A mature FM practice doing $1.5M in clinical revenue will often generate $300K-$600K in supplement sales on top at 35-45% margin. Buyers treat the auto-ship portion as recurring revenue and pay accordingly. The walk-in portion is treated as transactional and discounted. Break these out clearly in your financials before going to market.
Who Buys Functional Medicine Practices
The buyer pool is more sophisticated than for any other small healthcare category I cover. Realistic buyers include:
- Other MD/DO functional medicine physicians looking to own or expand. SBA 7(a) loans work for deals up to ~$5M enterprise value.
- PE-backed integrative medicine platforms actively rolling up FM practices with $500K+ EBITDA. Expect 5-7x EBITDA with 20-30% equity rollover and 3-5 year earnouts.
- National concierge medicine operators occasionally adding FM capabilities.
- Regional integrative health groups building out multi-specialty platforms.
Unlike acupuncture or TCM, institutional buyers are real and competitive in this space. If your practice is large enough to attract them, run a proper process with a healthcare-focused M&A advisor. The difference between a negotiated sale to a single buyer and a competitive process among institutional acquirers is often 25-40% in total consideration.
What Kills Value in FM Practices
The physician brand IS the practice. Many FM practices are built around a physician who has a book, a podcast, or a social media following. Patients come specifically for that person. If the brand doesn't transfer — and it usually doesn't — buyers price in 30-50% attrition and discount accordingly. The fix is adding associate providers 18-24 months before sale and transferring patient relationships deliberately.

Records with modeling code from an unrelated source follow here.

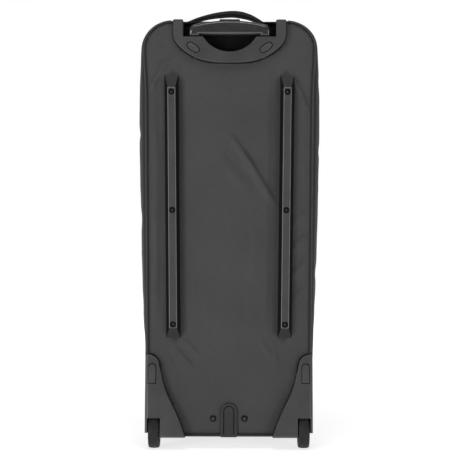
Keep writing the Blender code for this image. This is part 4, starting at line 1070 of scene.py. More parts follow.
def build_plate(finishes):
    plate = outline_block("handle_shell", plate_outline(), PLATE_REAR, PLATE_INNER)
    round_off(plate, 0.0030, 4, 50)
    seat = PLATE_HALF_WIDTH - EAR_WIDTH
    wall = start_box(
        "bowl_wall",
        (-seat - PLATE_WALL, PLATE_INNER - PLATE_WALL, BOWL_LOW - PLATE_WALL),
        (seat + PLATE_WALL, PLATE_INNER - GAP, GRIP_TOP),
    )
    carve(plate, wall, "UNION")
    for side in (-1, 1):
        recess = outline_block("cap_recess", oval(CAP_LENGTH, CAP_WIDTH), -0.003, 0.0022)
        place_oval(recess, side)
        carve(plate, recess)
        carve(plate, cylinder("guide_hole", GUIDE_HOLE, (side * TUBE_X, TUBE_Y, 0.816), 0.060, "Z"))
    finish_piece(plate, finishes["plate"], "bag", "moulded_plastic", "handle_plate", angle=30)
    paint_faces(plate, finishes["recess"], in_shaded_plate_hollow)
    smaller_oval = oval(CAP_LENGTH - 0.0032, CAP_WIDTH - 0.0032)
    cap = outline_block("plate_button_right", smaller_oval, -0.0016, 0.0021)
    round_off(cap, 0.0011, 3)
    begin_edit(cap)
    choose(cap, "faces", lambda face: face.normal.y < -0.95 and face.calc_area() > 0.0001)
    bpy.ops.mesh.inset(thickness=0.0022, depth=-0.0006)
    bpy.ops.mesh.inset(thickness=0.0008, depth=0.0)
    end_edit()
    for name, piece in (("right", cap), ("left", duplicated(cap, "plate_button_left"))):
        place_oval(piece, SIDES[name])
        finish_piece(piece, finishes["cap"], "bag", "moulded_plastic", f"plate_cap_{name}", angle=35)


# Telescopic handle


def grip_outline():
    wide, leg, foot = GRIP_HALF_WIDTH, GRIP_HALF_WIDTH - LEG_WIDTH, SEAT_TOP + GAP
    corner = []
    for step in range(9):
        turn = math.pi / 2 * step / 8
        across = wide - GRIP_CORNER * (1 - math.cos(turn))
        corner.append((across, GRIP_TOP - GRIP_CORNER * (1 - math.sin(turn))))
    crown, steps = [], 24
    for step in range(1, steps):
        across = 1 - 2 * step / steps
        crown.append(((wide - GRIP_CORNER) * across, GRIP_TOP + GRIP_CROWN * (1 - across**2)))
    points = [(-wide, foot), (-leg, foot), (-leg, GRIP_UNDERSIDE), (leg, GRIP_UNDERSIDE)]
    points += [(leg, foot), (wide, foot), *corner, *crown]
    return [*points, *((-across, up) for across, up in corner[::-1])]


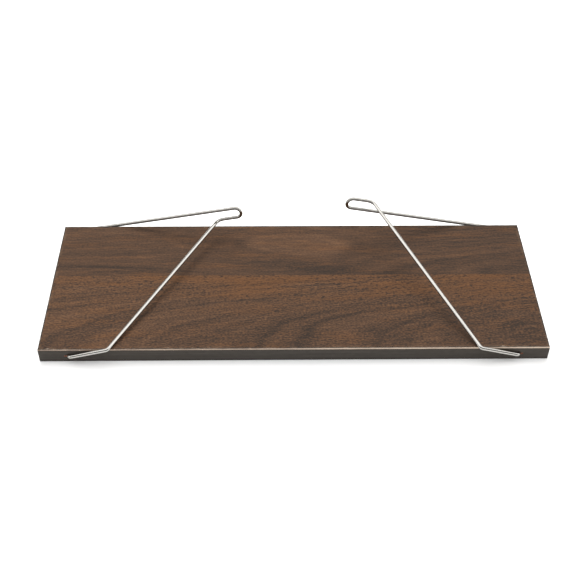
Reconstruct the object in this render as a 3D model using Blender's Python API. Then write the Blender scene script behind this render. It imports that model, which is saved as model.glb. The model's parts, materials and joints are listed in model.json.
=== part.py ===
"""Photo album stand: a laminated board with two folding wire supports.

Metres, +Z up. The origin is at the middle of the board's bottom face, +X runs along
the board and +Y points to its back edge. Both supports are shown folded in over the
board, which is how the stand is stored.
"""

from math import asin, cos, pi, radians, sin, tan

import bmesh
import bpy
from mathutils import Matrix, Vector

# ---- board ----
BOARD_LENGTH = 0.450
BOARD_DEPTH = 0.165
BOARD_THICKNESS = 0.015
LAMINATE_THICKNESS = 0.0008
BAND_THICKNESS = 0.0012
GLUE_LINE = 0.0003
BAND_EASE = 0.0004

# ---- wire supports ----
WIRE_DIAMETER = 0.0033
PIVOT_INSET = 0.0265
PIN_DEPTH = 0.020
HOLE_CLEARANCE = 0.0003
HOLE_BOTTOM_ROOM = 0.002
DRILL_OVERRUN = 0.002
FRONT_LEG_LENGTH = 0.0362
FRONT_LEG_GAP = 0.0005
BACK_LEG_LENGTH = 0.1523
BACK_LEG_GAP = 0.0039
BACK_LEG_LEAN = radians(5.6)
RETURN_LENGTH = 0.0245
HAIRPIN_SPACING = 0.0115
REST_GAP = 0.0001

# ---- radii of the formers that the wire is bent round ----
PIN_FORMER = 0.0010
FRONT_FORMER = 0.0020
UPPER_FORMER = 0.0062
ARC_STEP = radians(12)

# ---- worked out from the values above ----
WIRE_RADIUS = WIRE_DIAMETER / 2
HOLE_RADIUS = WIRE_RADIUS + HOLE_CLEARANCE
HOLE_DEPTH = PIN_DEPTH + HOLE_BOTTOM_ROOM
PIN_BEND = PIN_FORMER + WIRE_RADIUS
FRONT_BEND = FRONT_FORMER + WIRE_RADIUS
UPPER_BEND = UPPER_FORMER + WIRE_RADIUS
PIVOT_X = BOARD_LENGTH / 2 - PIVOT_INSET
PIVOT_HEIGHT = BOARD_THICKNESS / 2
FRONT_LEG_Y = -(BOARD_DEPTH / 2 + WIRE_RADIUS + FRONT_LEG_GAP)
BACK_KNEE_Y = BOARD_DEPTH / 2 + WIRE_RADIUS + BACK_LEG_GAP
FOLD_TILT = asin((PIVOT_HEIGHT + WIRE_RADIUS + REST_GAP) / FRONT_LEG_LENGTH)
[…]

Weak membership retention. If your membership churn is above 3-4% per month, your MRR isn't really recurring — it's a leaky bucket. Buyers will discount MRR with high churn down to near-zero value. Fix retention before you sell.
Compliance grey areas. Off-label prescribing, compounded hormones without proper pharmacy relationships, peptide prescribing in states where it's restricted, IV therapy without clear standing orders, lab markup in states that prohibit it — all of these show up in diligence and either kill deals or force big price reductions. Clean up compliance before you go to market.
Books that mix personal and practice expenses. Physicians running S-corps or LLCs often run car leases, travel, continuing education, and personal supplements through the practice. Add-backs are fine and expected, but they need to be documented and defensible. SDE add-backs that can't be proven get rejected in diligence.
Preparing Your FM Practice for Sale
The 24-month playbook for maximizing FM practice value is intensive but rewarding. Launch or grow a membership program with clear MRR reporting. Bring on at least one associate provider — NP, PA, or another physician — to prove the practice runs without you. Clean up any compliance grey areas, especially around lab markup, compounded medications, and IV protocols. Get professional financials prepared: three years of reviewed P&Ls, clean add-back schedules, and separate reporting for clinical, membership, supplement, and lab revenue.
Finally, start conversations with institutional buyers 12 months before you want to close. These processes take time, and the diligence is heavier than a typical small healthcare deal. But the payoff is real — I've seen FM practices sell for 40-60% more through a competitive process than through a negotiated sale to the first interested buyer.
The Bottom Line
Functional medicine is the highest-multiple category in small healthcare because the business model is genuinely differentiated: cash-pay, recurring through memberships, high patient lifetime value, meaningful ancillary revenue, and a growing institutional buyer pool. A $1.5M FM practice with $450K SDE can reasonably sell for $1.6M-$2.2M, which is structurally higher than what any insurance-based primary care practice could achieve. Getting to the top of that range requires treating your practice as a business from day one and preparing it for sale years in advance.